Testifying before Principal
Magistrate Leah Juma at the Shanzu Law Courts, Assistant
Superintendent of Police (ASP) Noor Abdi, the former Officer Commanding
Malindi Police Station, said Mackenzie and several of his co-accused were
detained at the station between June 6 and June 14, 2023.
During that period, Abdi said, at
least 15
suspects refused to eat for eight consecutive days, insisting
their fasting was a spiritual act meant to secure “divine intervention” in
their legal troubles.
“We separated Mackenzie from the
rest of the suspects, and our informer reported that Mackenzie ate while in the
cell but did it secretly, so that his followers would not notice,” Abdi
testified.
The officer said the detainees
became dangerously weak during the hunger strike and declined medical
assistance even when taken to hospital, maintaining that they were fasting for
spiritual reasons.
Abdi also tabled communication records sent to senior
commanders reporting the mass refusal of food among the detained Shakahola
cult followers.
According to the Office
of the Director of Public Prosecutions (ODPP), the testimony
forms part of a detailed account presented in court as the prosecution
continues to lay out its case against Mackenzie and his 92 co-accused, all
facing multiple counts under the Prevention of Terrorism Act and
the Prevention
of Organised Crime Act.
The prosecution also produced Alex
Tsofia, an excavator operator who testified that he had been
contracted by Mackenzie to construct a dam in Shakahola, Kilifi County,
where the alleged cult operated. He told the court he worked at the site for
two weeks.
Supporting his testimony, Engineer Fredrick Ako
from the National
Water Harvesting and Storage Authority presented a report
showing that the dam was not designed for irrigation but as a water
harvesting pan with a storage capacity of 18,851.6
cubic metres — enough to serve about 218 households
or 1,090
people for an entire year.
A subsequent inspection by the
Authority found no evidence of irrigation or livestock use,
concluding the excavation was purely a water catchment project.

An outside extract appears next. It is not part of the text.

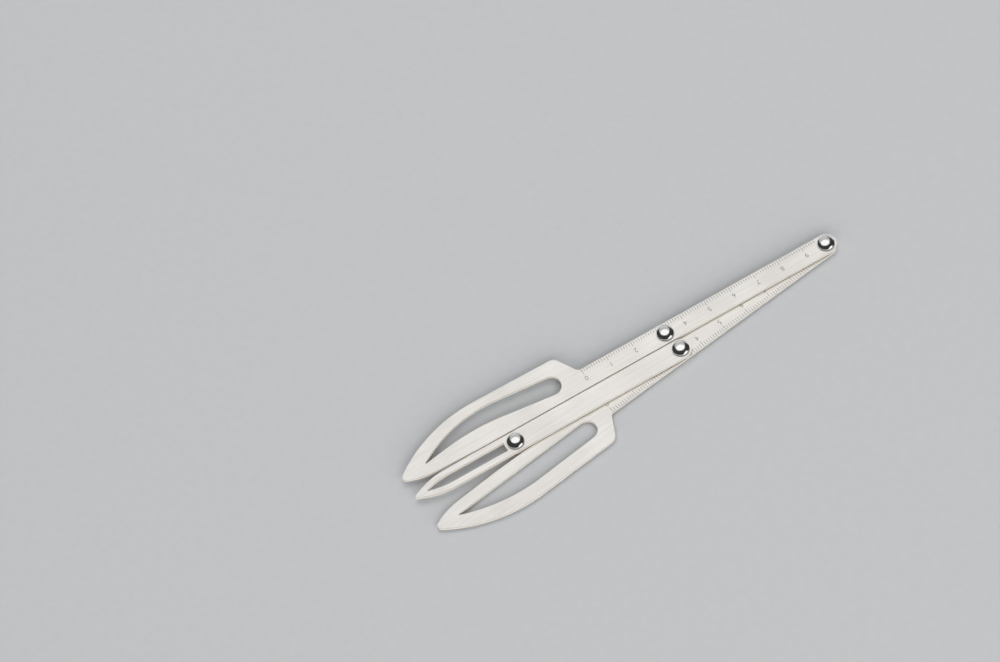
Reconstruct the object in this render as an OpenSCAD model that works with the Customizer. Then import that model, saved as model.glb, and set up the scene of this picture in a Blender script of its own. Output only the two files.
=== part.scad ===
// Golden ratio caliper: two long arms, a middle arm and a hidden link form a parallelogram linkage.
// However far it is opened, the middle point divides the span of the outer points in the golden ratio.
// Origin: on the apex pivot's axis, in the plane that the pins' flat heads rest on.
// +X runs along the bisector of the closed long arms, +Z points up through the domed caps.

/* [Long arms] */
// Distance from the apex pivot to the point of each long arm
reach = 171.5; // [160:0.5:190]
// Width of the straight bars
arm_w = 7.7; // [7.2:0.1:9]
// Thickness of each plate
plate_t = 1; // [0.8:0.1:2.5]
// Gap left between the two top bars in the closed pose
closed_gap = 0.4; // [0.3:0.1:3]
// Radius of the long arms' points
point_r = 1.5; // [0.8:0.1:2]
// Distance past the reach at which the sharp point's edges would meet
point_run = 1.2; // [1:0.1:1.5]
// Length ground off each sharp point to blunt it
blunting = 0.3; // [0:0.1:1]

/* [Blades] */
// Distance from the apex pivot to the foot of the blade's shoulder
shoulder_x = 99.2; // [92:0.1:104]
// Slope of the shoulder
shoulder_slope = 61; // [45:1:75]
// Fillet at the foot of the shoulder
foot_r = 1.8; // [0.5:0.1:3]
// Rounding at the top of the shoulder
crown_r = 3.2; // [0.5:0.1:4]
// Height of the blade's outer edge above the arm's centreline at the shoulder
blade_h = 12.6; // [11:0.1:16]
// Rise of the outer edge from the shoulder to the start of its curve
blade_rise = 0.6; // [0:0.1:1.5]
// Radius of the outer edge's curve towards the point
blade_curve_r = 56; // [40:1:70]
// Distance from the point back to the corner that the outer curve rounds
blade_corner = 16.4; // [14:0.1:20]
// Inset of the inner edge where its curve towards the point starts
heel_inset = 0.7; // [0.2:0.1:1]
// Distance from the point back to where the inner edge leaves the straight
heel_start = 29; // [24:0.5:34]
// Distance from the point back to where the inner edge turns up to it
heel_turn = 6.8; // [5:0.1:9]
// Radius where the inner edge leaves the straight
heel_start_r = 60; // [40:1:80]
// Radius of the inner edge's curve towards the point
heel_curve_r = 26; // [15:1:30]

/* [Windows] */
// Wall between the foot of the shoulder and the window's round end
window_wall = 6.9; // [5:0.1:12]
// Height of the window's round end above the arm's centreline
window_h = 7.1; // [5:0.1:7.6]
// Metal left between the window's sharp end and the arm's point
window_tip_wall = 9; // [7:0.5:14]
// Height of the window's sharp end above the arm's centreline
window_tip_h = 0.9; // [0.5:0.1:1.5]
// Radius of the window's sharp end
window_tip_r = 0.25; // [0.1:0.05:0.5]
// Drop of the upper arm's window floor below the centreline at its round end
wing_drop = 0.6; // [0:0.1:1]
// Lean of the wing's round end towards the point
wing_lean = 0.9; // [0:0.1:1.5]
// Bow of the upper arm's window floor at its middle
wing_bow = 4.1; // [2:0.1:4.6]
// Distance from the point back to the middle of that bow
wing_bow_back = 30; // [26:0.5:36]
// Radius of that bow
wing_bow_r = 80; // [50:1:90]
// Height of the upper arm's wing-shaped window at its crest
wing_crest = 10.9; // [9:0.1:11]
// Distance from the point back to the wing's crest
wing_crest_back = 27.5; // [25:0.5:30]
// Radius of the wing's crest
wing_crest_r = 48; // [35:1:60]
// Height of the lower arm's window at its crest
bowl_crest = 8.3; // [7.5:0.1:9]
// Distance from the point back to the corner that the bowl's arch rounds
bowl_crest_back = 23.4; // [20:0.1:27]
// Distance that the bowl's sharp end lies nearer the point than the wing's
bowl_run = 0.7; // [0.5:0.1:1]
// Radius of the bowl's arch
bowl_crest_r = 70; // [40:1:80]

/* [Middle arm] */
// Radius of the middle arm's point
needle_r = 0.6; // [0.4:0.1:1]
// Half angle of the middle arm's point
needle_half_angle = 23.5; // [18:0.5:30]
// Radius of the curve into the middle arm's point
needle_curve_r = 28; // [15:1:32]
// Width of the slot
slot_w = 3.3; // [2:0.1:3.6]
// Wall between the far pivot's axis and the slot's square end
slot_wall = 3.9; // [3:0.1:6]
// Metal left between the slot's sharp end and the middle arm's point
slot_tip_wall = 5.2; // [4:0.1:8]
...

The report, however, estimated that depending on rainfall and
consumption, the structure could serve up to 16,498 people
for three months.
The court also heard an emotional
testimony from Stephen Mwiti, a man whose family was destroyed
after his wife became one of Mackenzie’s followers.
“I sometimes walked around with
the TV remote in my pocket to stop her from watching Mackenzie’s preaching, but
it didn’t help,” Mwiti recounted.
He said his wife later fled their
home with their five children while pregnant with their sixth, joining the
Shakahola settlement.
“When I heard some people had
been rescued from Shakahola, I prayed I would reunite with my family. But I was
devastated when I learned that my wife and all six children, including a
one-month-old baby, had disappeared,” he told the court tearfully.
A DNA test later confirmed that
one of the rescued children was indeed his. When questioned by Mackenzie’s
lawyer on whether he would reconcile with his wife, Mwiti said he had left the
matter to the court and only wanted justice.
“The case, which has
gripped national attention, continues to expose harrowing details about the
alleged cult activities in Shakahola, where hundreds of followers are believed
to have died through starvation and indoctrination,” the ODPP noted.